Premier: Which is when I decided to try my luck again and see if I could get it back. I had Clarence spend...a couple of hours on it, as the whole thing was easier and quicker than either of us expected. I mean, if I had known it would be THIS easy I'd have done it far earlier.

That's what you get for being a lazy son of a -

Premier: [ignoring Jim] So the old .com domain name is hopefully back for good this time. Both that and the .blogspot.com URLs should hopefully lead to the same place, inconsistencies here and there notwithstanding of course.

I WAS a bit surprised when Jim offered to help get it back and even paid a bit to reclaim the url though. It was very...uncharacteristic of him. I mean, you go on and on about not getting paid by me, RD, or Blade for your trouble and yet you do this almost charitable thing, if only to stroke your ego somewhat at the same time too?

Ah I didn't do it for you ya coc...cockerel! I wanted ta prove to ma no good cousin that no matter how many crappy robots he makes or monsters he creates or whatever they do sitting on their as...butts over there in Japan, that no matter what he does we Yankees will always put them in their place. Just like when we won WW2 and bombed Hir-




Premier: Sorry for interrupting your Oscar speech Jim, but I have to take this. ... Hello?

Jimichiro Rosshu: AAAGGGGHHH! Premier Blah-san! You bring dishonor and great shame to Jimichiro for hack-destroy Jimichiro Rosshu website Resucrapuadio!  I -

Yeah yeah yeah, Agh, go -


Premier: No, let me take it from here Jim. Jimichiro your company bought our domain name and all you did with it for the year that you had it was write three articles about not having sex with your wife?...Really? Nothing more than that? Like writing about -

Writin' about stir-frying or sex robots or sumo tag team championships or whatever you people do there for fun?

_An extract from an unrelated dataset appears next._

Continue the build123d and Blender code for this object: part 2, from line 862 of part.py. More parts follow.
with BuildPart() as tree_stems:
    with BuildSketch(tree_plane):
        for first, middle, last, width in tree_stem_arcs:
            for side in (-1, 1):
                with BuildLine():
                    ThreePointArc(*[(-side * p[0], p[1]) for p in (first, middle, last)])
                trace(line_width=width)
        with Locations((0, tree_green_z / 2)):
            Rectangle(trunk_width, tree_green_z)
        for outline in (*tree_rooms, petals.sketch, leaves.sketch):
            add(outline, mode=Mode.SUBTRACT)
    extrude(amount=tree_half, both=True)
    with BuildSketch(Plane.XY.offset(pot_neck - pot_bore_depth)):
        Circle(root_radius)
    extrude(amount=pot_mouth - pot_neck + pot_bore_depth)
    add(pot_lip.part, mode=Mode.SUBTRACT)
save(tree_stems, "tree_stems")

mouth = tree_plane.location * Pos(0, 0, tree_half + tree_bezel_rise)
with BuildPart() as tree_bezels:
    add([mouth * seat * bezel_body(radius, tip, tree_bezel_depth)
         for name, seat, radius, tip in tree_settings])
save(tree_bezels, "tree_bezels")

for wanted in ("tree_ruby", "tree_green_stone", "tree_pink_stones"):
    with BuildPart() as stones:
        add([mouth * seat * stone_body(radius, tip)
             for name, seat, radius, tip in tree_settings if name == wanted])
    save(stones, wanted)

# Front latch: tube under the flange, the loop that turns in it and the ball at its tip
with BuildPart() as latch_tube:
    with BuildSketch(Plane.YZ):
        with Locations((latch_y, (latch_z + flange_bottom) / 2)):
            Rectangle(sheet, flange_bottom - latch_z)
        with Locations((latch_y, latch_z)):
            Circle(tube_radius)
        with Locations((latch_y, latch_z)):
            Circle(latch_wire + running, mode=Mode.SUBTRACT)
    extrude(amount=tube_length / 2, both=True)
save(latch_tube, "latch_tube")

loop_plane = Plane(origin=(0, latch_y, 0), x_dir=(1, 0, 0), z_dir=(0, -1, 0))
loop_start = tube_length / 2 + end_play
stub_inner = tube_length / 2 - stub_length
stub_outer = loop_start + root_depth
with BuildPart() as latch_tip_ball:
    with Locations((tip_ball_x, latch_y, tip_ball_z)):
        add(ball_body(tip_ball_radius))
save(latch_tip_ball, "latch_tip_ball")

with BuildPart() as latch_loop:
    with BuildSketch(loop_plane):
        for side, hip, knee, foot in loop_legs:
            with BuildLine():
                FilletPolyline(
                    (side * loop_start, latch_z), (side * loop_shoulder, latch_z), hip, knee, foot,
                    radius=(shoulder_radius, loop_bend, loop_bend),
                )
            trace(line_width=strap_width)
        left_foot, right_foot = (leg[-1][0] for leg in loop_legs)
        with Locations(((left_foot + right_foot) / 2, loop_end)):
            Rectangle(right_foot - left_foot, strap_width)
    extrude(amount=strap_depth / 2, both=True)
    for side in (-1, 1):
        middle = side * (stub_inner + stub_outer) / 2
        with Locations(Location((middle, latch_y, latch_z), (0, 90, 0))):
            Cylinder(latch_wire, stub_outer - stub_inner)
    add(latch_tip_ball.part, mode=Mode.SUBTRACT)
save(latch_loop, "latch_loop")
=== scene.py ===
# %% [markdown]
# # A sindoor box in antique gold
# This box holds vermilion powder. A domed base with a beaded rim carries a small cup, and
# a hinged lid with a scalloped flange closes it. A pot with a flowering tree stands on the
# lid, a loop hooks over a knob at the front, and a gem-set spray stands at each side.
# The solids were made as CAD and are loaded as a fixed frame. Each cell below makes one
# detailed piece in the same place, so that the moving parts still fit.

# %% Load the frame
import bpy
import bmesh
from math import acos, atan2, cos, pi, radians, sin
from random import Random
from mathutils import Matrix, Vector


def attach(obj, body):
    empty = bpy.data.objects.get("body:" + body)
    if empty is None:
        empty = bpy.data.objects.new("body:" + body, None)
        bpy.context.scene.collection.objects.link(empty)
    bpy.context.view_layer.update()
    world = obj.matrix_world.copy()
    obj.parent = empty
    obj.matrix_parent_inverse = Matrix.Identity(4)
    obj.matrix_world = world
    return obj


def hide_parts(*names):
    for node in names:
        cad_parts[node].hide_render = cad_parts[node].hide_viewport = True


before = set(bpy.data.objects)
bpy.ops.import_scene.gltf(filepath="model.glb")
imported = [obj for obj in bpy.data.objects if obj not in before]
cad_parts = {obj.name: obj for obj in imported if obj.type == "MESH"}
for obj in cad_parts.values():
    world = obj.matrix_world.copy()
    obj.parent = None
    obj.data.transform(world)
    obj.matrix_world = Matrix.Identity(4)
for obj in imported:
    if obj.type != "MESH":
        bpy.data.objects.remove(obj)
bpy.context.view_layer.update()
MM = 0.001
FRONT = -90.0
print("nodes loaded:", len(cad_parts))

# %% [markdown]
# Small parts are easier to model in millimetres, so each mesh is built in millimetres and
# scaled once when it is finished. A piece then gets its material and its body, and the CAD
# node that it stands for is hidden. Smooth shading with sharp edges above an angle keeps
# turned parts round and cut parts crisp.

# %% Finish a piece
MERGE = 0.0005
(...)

Premier: ... what he said to some extent. Without all those random stereotypes he just threw out of course.

Jimichiro Rosshu: AAAGGGGHHH! None of business what I write! I suffer dishonor and shame for this and become demotion from one of 40 assistant manager to one of 80 assistant assistant manger at Fukya Selfu Robotics! Now Jimichiro wish to restore honor by choppy choppy Blah-san and redneck Jim-san pee-pee!

Go fluff yourself! You're not cuttin' off ma penis you son of a -


Premier: ... Guys, Guys, there's a much better way to settle this. Quickly, get Clarence Mason on the phone!

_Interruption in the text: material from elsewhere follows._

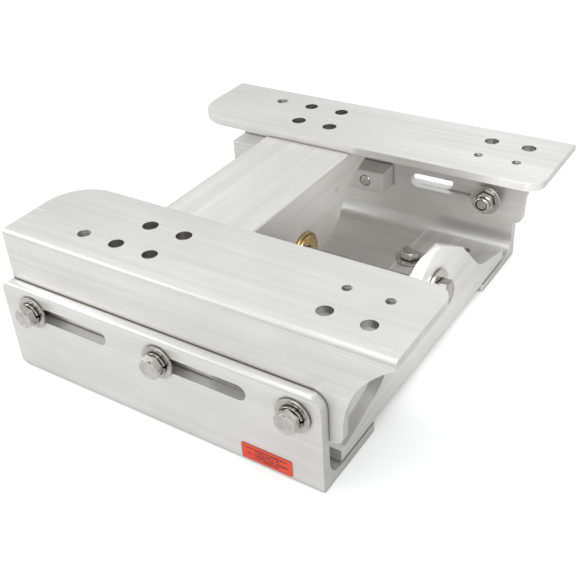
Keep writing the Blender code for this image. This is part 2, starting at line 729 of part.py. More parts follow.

Jimichiro Rosshu: You want sue Jimichiro Blah-san!? I get "Ace Attorney" Naruhodou-san to sue you! And then I kicka your (*phone cuts out*)

Aaaaah go Fukushima yourself ya piece of shii...take! You and your 80 assistant to the assistant to the assistant of whoever stir-fries your sushi in that company of yours! Let me tell you somethin', there may be 80 of you cooks but only one of me! And I have an 80 year old cripple, Bob Caudle, as my cooking assistant!

Premier: Sigh...

And you Bra! When will YOU pay me for doing you a favor ya coc...cockarel? Darn it, do I have to get John Thomas on th' phone to get my money's worth?

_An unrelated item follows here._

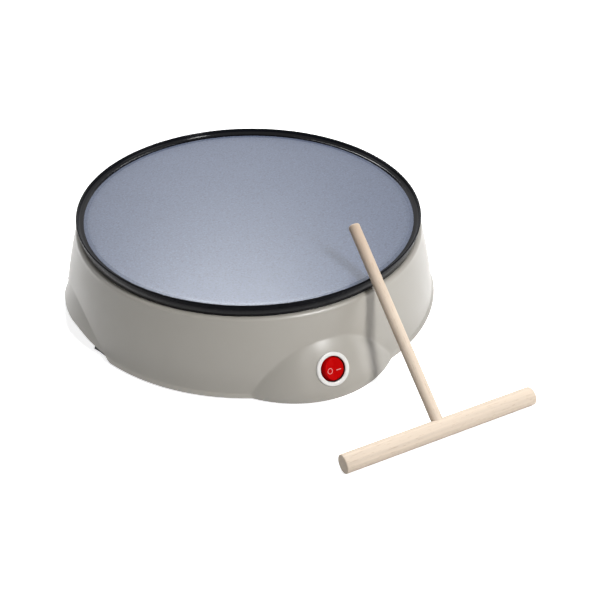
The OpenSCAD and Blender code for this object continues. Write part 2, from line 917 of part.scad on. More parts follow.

Premier: Oh boy...Blah here. Mr. Thomas I presume?

Heyyy, er, this is Iron Mark Tyson... Er, I just heard we're at war with the Japanese again?...So, er, you know...how will this affect my flight to Tokyo next week?







Premier: I knew I should have stayed in bed this morning...




The preceding Public Service Announcement has been brought to you by...

JR's Dark Journey Mahogany Barbeque Sauce! Try some today, and you'll be loving every minute of it. Includes a free pair of Dark Journey Head Scissors!